Pilger descreveu uma viagem que fez a Hiroshima em 1967. “A sombra sobre os degraus ainda estava ali. Era uma impressão quase perfeita de um ser humano em descanso: pernas estendidas, cabeça inclinada, uma mão ao seu lado enquanto aguardava a abertura de um banco. Às oito e quinze na manhã de 6 de Agosto de 1945, ela e a sua silhueta foram queimadas no granito. Olhei para a sombra durante uma hora ou mais, depois desci até ao rio onde os sobreviventes ainda viviam em barracas”.
“Ali encontrei um homem chamado Yukio, cujo tórax fora gravado com o padrão da camisa que estava usando quando a bomba atômica foi lançada. Ele descreveu um enorme clarão sobre a cidade, ‘uma luz azulada, algo como um curto-circuito elétrico’, após o qual o vento soprou como um tornado e caiu chuva negra. ‘Fui atirado ao chão e reparei que apenas os caules das minhas flores tinham ficado. Tudo estava parado e silencioso e, quando me levantei, havia pessoas nuas, sem nada dizer. Algumas delas não tinham pele nem cabelo.

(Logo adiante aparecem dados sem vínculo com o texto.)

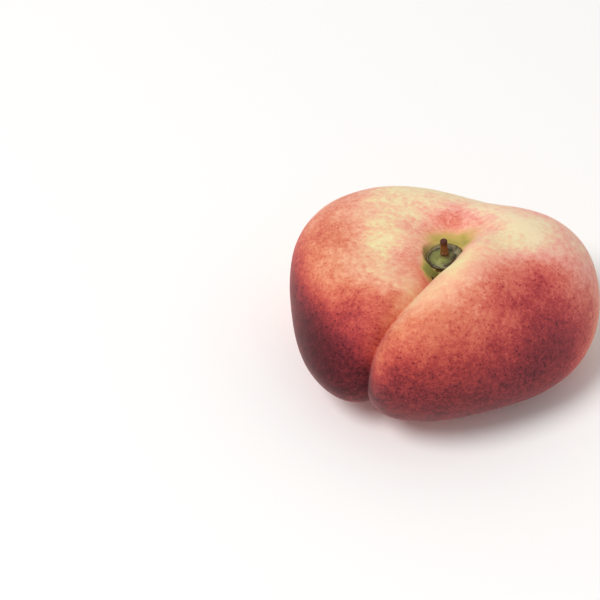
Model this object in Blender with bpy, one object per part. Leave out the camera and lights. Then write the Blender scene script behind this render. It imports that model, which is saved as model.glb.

Eu tinha a certeza de estar morto.’ Nove anos mais tarde, voltei a procurá-lo e ele havia morrido de leucemia”.
“No dia seguinte à destruição de Hiroshima, o presidente Harry Truman manifestou a sua satisfação com o ‘sucesso esmagador do experimento’”, enfatizou Pilger.
Ele lembrou como o New York Times asseverou em manchete: “Nenhuma radioatividade nas ruínas de Hiroshima” e da declaração do general Farrell “negando categoricamente que [a bomba] tenha produzido uma radioatividade perigosa e prolongada”.
JAPÃO JÁ ESTAVA DERROTADO
Pilger desmascarou a mentira de que a bomba atômica foi lançada para acabar com a guerra no Pacífico e poupar vidas, citando dados do próprio governo Truman.
“Mesmo sem os ataques por bombardeio atômico”, concluiu o United States Strategic Bombing Survey de 1946, “a supremacia aérea sobre o Japão poderia ter exercido pressão suficiente para provocar a rendição incondicional e evitar a necessidade de invasão. “Com base numa investigação pormenorizada de todos os fatos e apoiada pelo testemunho dos líderes japoneses sobreviventes envolvidos, é opinião do Inquérito que … o Japão ter-se-ia rendido mesmo se as bombas atômicas não tivessem sido lançadas, mesmo se a Rússia não tivesse entrado na guerra [contra o Japão] e mesmo se nenhuma invasão tivesse sido planejada ou contemplada”.
Pilger também registrou que um telegrama enviado em 5 de Maio de 1945 pelo embaixador da Alemanha em Tóquio e interceptado pelos EUA deixou claro que os japoneses estavam desesperados a rogar por paz, incluindo “capitulação mesmo se os termos fossem duros”.
A situação era tal que o secretário da Guerra dos EUA, Henry Stimson, disse a Truman que estava “temeroso” de que a Força Aérea dos EUA tivesse bombardeado tanto o Japão que a nova arma não seria capaz de “mostrar a sua força”.
Parceiros de política externa de Stimson – como o famoso planejador da Guerra Fria, George Kennan – deixaram claro estarem ansiosos “por intimidar os russos com a bomba [atômica] que mantinham ostensivamente a tiracolo”.
O general Leslie Groves, diretor do Projeto Manhattan que fabricou a bomba atômica, testemunhou: “Nunca houve qualquer ilusão da minha parte quanto a que a Rússia era nossa inimiga e que o projeto foi conduzido com base nisso”.
AS 100 BOMBAS NUCLEARES DE ISRAEL
Os 80 anos do assassinato em massa em Hiroshima e Nagasaki coincidem com o segundo ano do genocídio contra os palestinos de Gaza – quase 60 mil, na maioria, mulheres e crianças -, perpetrado ao vivo perante o mundo por um regime fascista e que não assume oficialmente mas faz questão de se gabar de possuir uma centena de bombas atômicas e de sua “Opção Sansão”, caso alguém queira impedir a perpetuação do apartheid e extermínio. E que marcha aceleradamente para a condição de Estado pária e desprezado pela maioria da humanidade, quadro que pode abrir caminho para uma zona de paz sem armas nucleares no Oriente Médio.